4IR: threat or an opportunity?
The fourth industrial revolution, defined as a fusion of technologies and a blurring of the lines between the physical, digital and biological spheres, has been dominating news headlines in recent years. But on a continent where not everybody has access to clean water, electricity, education or access to quality healthcare, where internet penetration in many countries is below 20%, and where some rural communities remain largely agrarian, what does the fourth industrial revolution really mean for Africa?
Futurist Craig Wing says whether Africa is able to leapfrog and take advantage of the fourth industrial revolution will depend to a large extent on the collective decisions made by governments and leaders.
“Whether or not they ensure every citizen has access to a reliable supply of electricity, see connectivity as a basic human right and prioritise last mile connectivity to include even remote rural areas will be just the start,” he says.

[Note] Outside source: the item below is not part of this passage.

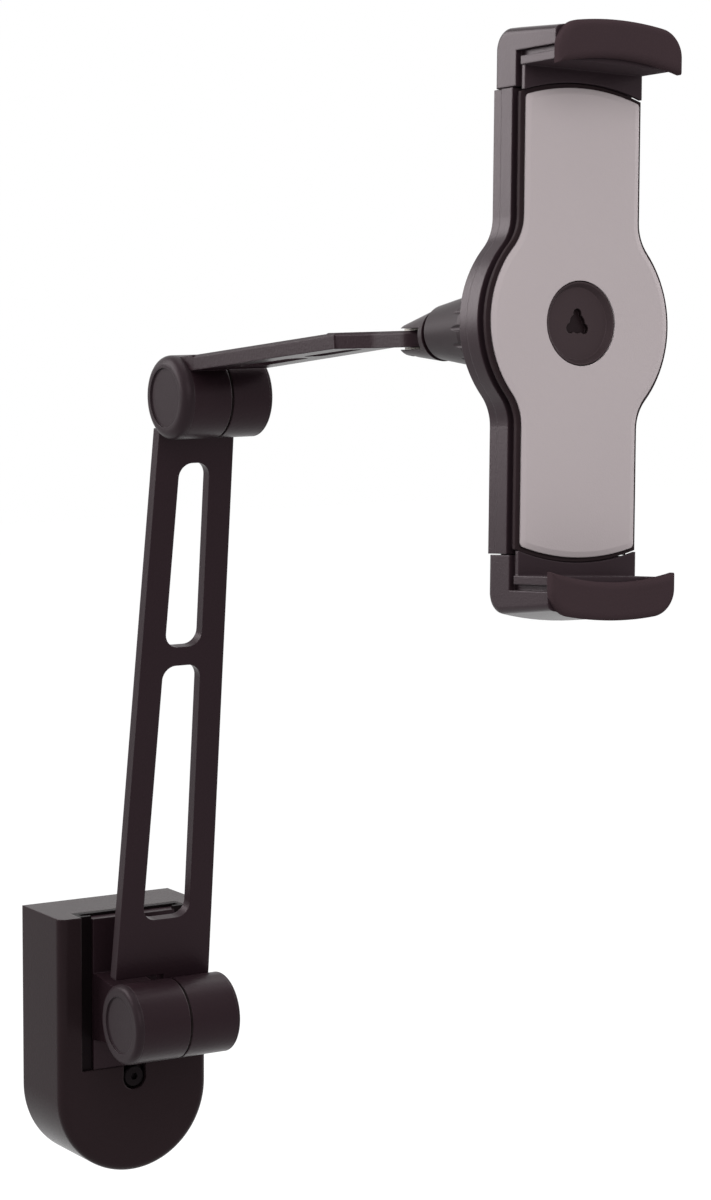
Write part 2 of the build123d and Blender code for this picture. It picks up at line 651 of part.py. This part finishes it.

Correctly managed, he believes the fourth industrial revolution has the potential to unleash the continent’s potential. However, given that many of Africa’s cities have yet to be fully mechanised and digitised, there is still much work to be done.
Education systems across the continent will need to be completely redesigned, prioritising qualities such as creativity, imagination and empathy over rote learning, says Wing.
Alison Gillwald, adjunct professor at the Nelson Mandela School of Public Governance, University of Cape Town, cautions nothing inherent in fourth industrial revolution technologies will necessarily result in economic growth, job creation or empowerment of the marginalised. Writing in The Conversation, Gillwald says we should not take for granted that it will translate into growth in productivity or generate “decent work”.
On the contrary, she argues that layering these advanced technologies over the existing structural inequality in SA will worsen social, economic and political inequalities.
Instead, she says, countries must first develop a good set of complementary policies, both as business and government, to reap the benefits of these increasingly pervasive advanced technologies.
“It is not that advanced technologies cannot be mobilised for developmental purposes,” she writes. “But technology, in and of itself, cannot change or disrupt existing modes of production. It also cannot determine positive or negative outcomes. The interests that mobilise behind or drive certain innovations, and the uses to which the resulting technologies are put determine their social, economic and political outcomes.”
A shining light when it comes to the adoption of technology is Rwanda. Its government has relaxed regulations pertaining to drones, which allowed drone start-up Zipline to make medical deliveries of blood and vaccines to remote areas.
Zipline has since extended its services to Tanzania.
“Governments need to have a forward-thinking approach and build congruent regulation if they are to take advantage of available technologies to improve the lives of their citizens,” says Wing. Africa’s future will be determined by the choices it makes today, he adds.